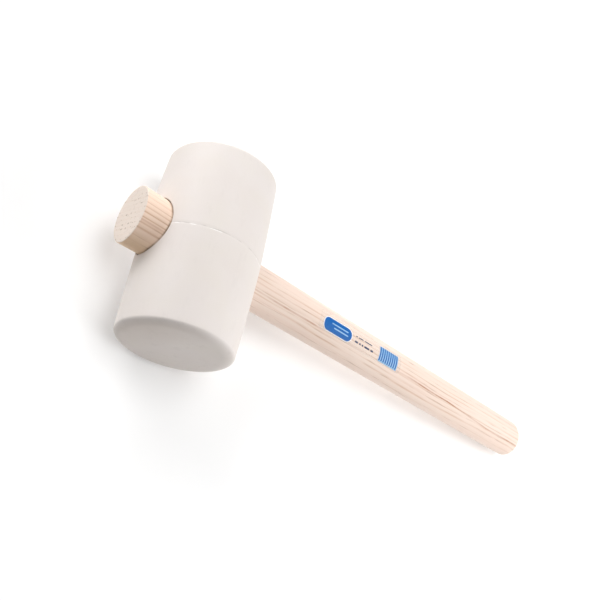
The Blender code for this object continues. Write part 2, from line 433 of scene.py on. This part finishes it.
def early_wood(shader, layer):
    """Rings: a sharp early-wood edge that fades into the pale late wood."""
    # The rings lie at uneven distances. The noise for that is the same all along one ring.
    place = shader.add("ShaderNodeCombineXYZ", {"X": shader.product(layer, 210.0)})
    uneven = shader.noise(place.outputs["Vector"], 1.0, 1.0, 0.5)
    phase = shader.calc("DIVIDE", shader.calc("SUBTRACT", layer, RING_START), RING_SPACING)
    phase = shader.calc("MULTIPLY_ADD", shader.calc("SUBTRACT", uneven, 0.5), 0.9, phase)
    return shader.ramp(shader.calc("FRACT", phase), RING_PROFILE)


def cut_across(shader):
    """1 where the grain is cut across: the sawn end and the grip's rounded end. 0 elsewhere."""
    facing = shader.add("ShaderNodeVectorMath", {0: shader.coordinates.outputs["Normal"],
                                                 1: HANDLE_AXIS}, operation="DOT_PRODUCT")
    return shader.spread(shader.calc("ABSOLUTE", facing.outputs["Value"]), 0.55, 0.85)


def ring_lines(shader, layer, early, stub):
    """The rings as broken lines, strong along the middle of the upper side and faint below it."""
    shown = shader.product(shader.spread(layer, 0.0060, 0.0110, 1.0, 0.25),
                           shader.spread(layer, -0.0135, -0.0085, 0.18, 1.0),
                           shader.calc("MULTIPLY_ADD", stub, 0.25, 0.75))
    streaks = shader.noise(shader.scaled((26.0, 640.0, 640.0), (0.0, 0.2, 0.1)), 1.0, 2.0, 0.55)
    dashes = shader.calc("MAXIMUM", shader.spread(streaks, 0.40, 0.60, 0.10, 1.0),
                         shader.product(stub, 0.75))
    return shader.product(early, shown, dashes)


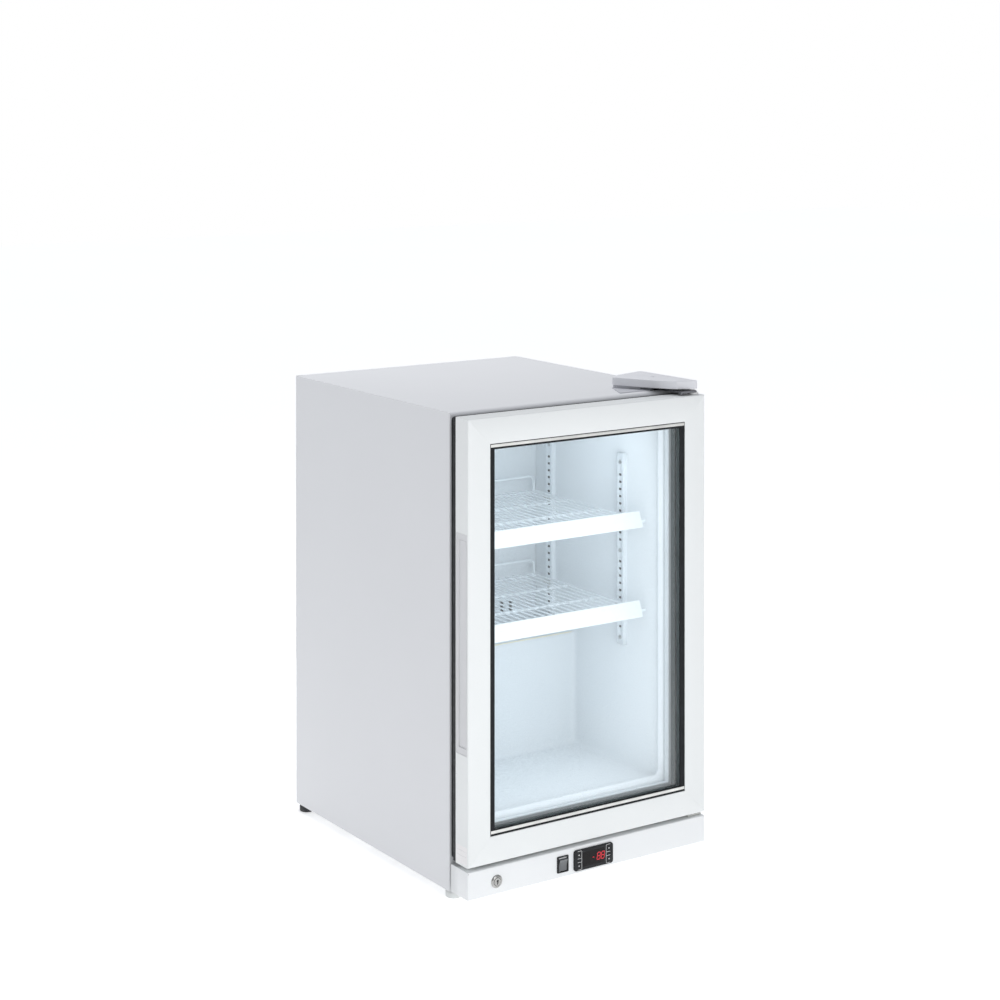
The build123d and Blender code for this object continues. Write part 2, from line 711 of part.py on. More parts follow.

§ **Required work**:
Each record above should be restated word for word.

§ **Expected answer**:
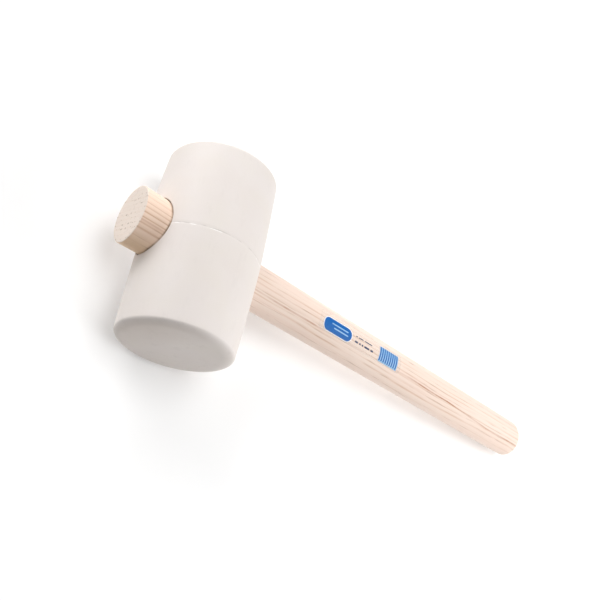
The Blender code for this object continues. Write part 2, from line 433 of scene.py on. This part finishes it.
def early_wood(shader, layer):
    """Rings: a sharp early-wood edge that fades into the pale late wood."""
    # The rings lie at uneven distances. The noise for that is the same all along one ring.
    place = shader.add("ShaderNodeCombineXYZ", {"X": shader.product(layer, 210.0)})
    uneven = shader.noise(place.outputs["Vector"], 1.0, 1.0, 0.5)
    phase = shader.calc("DIVIDE", shader.calc("SUBTRACT", layer, RING_START), RING_SPACING)
    phase = shader.calc("MULTIPLY_ADD", shader.calc("SUBTRACT", uneven, 0.5), 0.9, phase)
    return shader.ramp(shader.calc("FRACT", phase), RING_PROFILE)


def cut_across(shader):
    """1 where the grain is cut across: the sawn end and the grip's rounded end. 0 elsewhere."""
    facing = shader.add("ShaderNodeVectorMath", {0: shader.coordinates.outputs["Normal"],
                                                 1: HANDLE_AXIS}, operation="DOT_PRODUCT")
    return shader.spread(shader.calc("ABSOLUTE", facing.outputs["Value"]), 0.55, 0.85)


def ring_lines(shader, layer, early, stub):
    """The rings as broken lines, strong along the middle of the upper side and faint below it."""
    shown = shader.product(shader.spread(layer, 0.0060, 0.0110, 1.0, 0.25),
                           shader.spread(layer, -0.0135, -0.0085, 0.18, 1.0),
                           shader.calc("MULTIPLY_ADD", stub, 0.25, 0.75))
    streaks = shader.noise(shader.scaled((26.0, 640.0, 640.0), (0.0, 0.2, 0.1)), 1.0, 2.0, 0.55)
    dashes = shader.calc("MAXIMUM", shader.spread(streaks, 0.40, 0.60, 0.10, 1.0),
                         shader.product(stub, 0.75))
    return shader.product(early, shown, dashes)


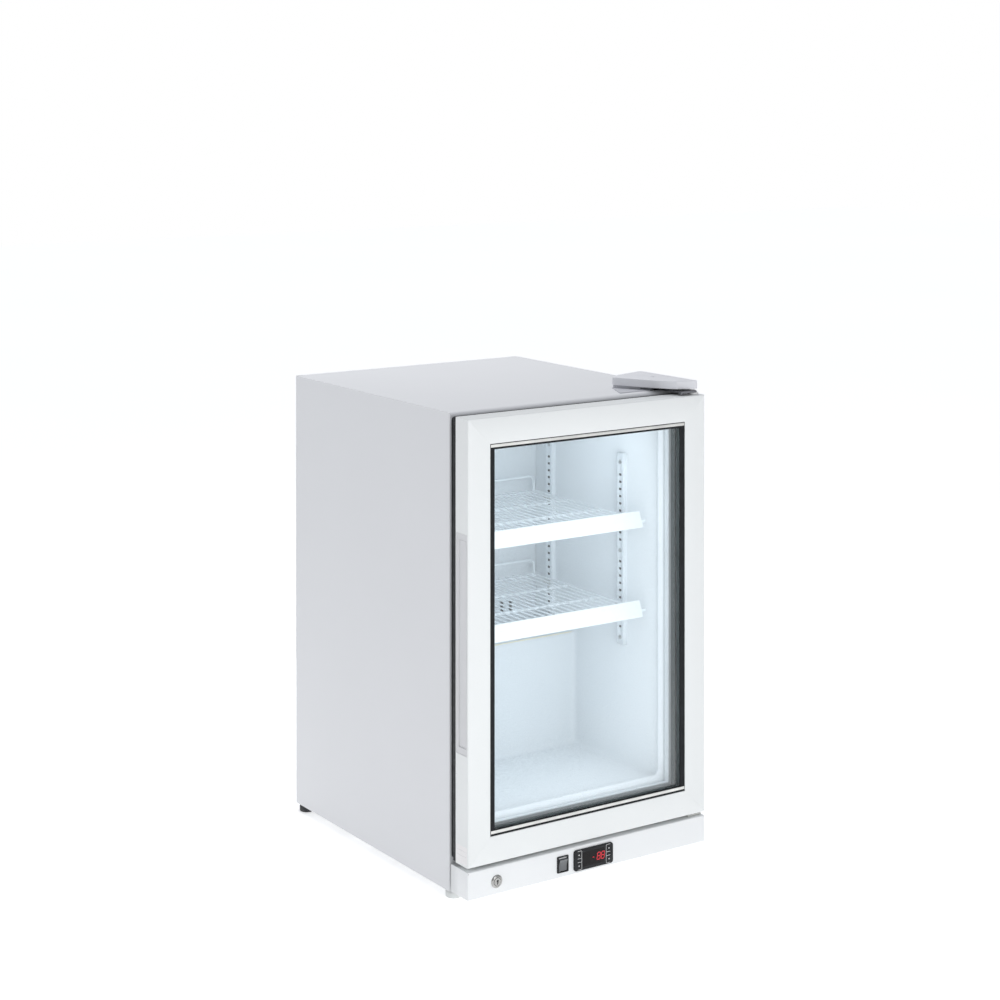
The build123d and Blender code for this object continues. Write part 2, from line 711 of part.py on. More parts follow.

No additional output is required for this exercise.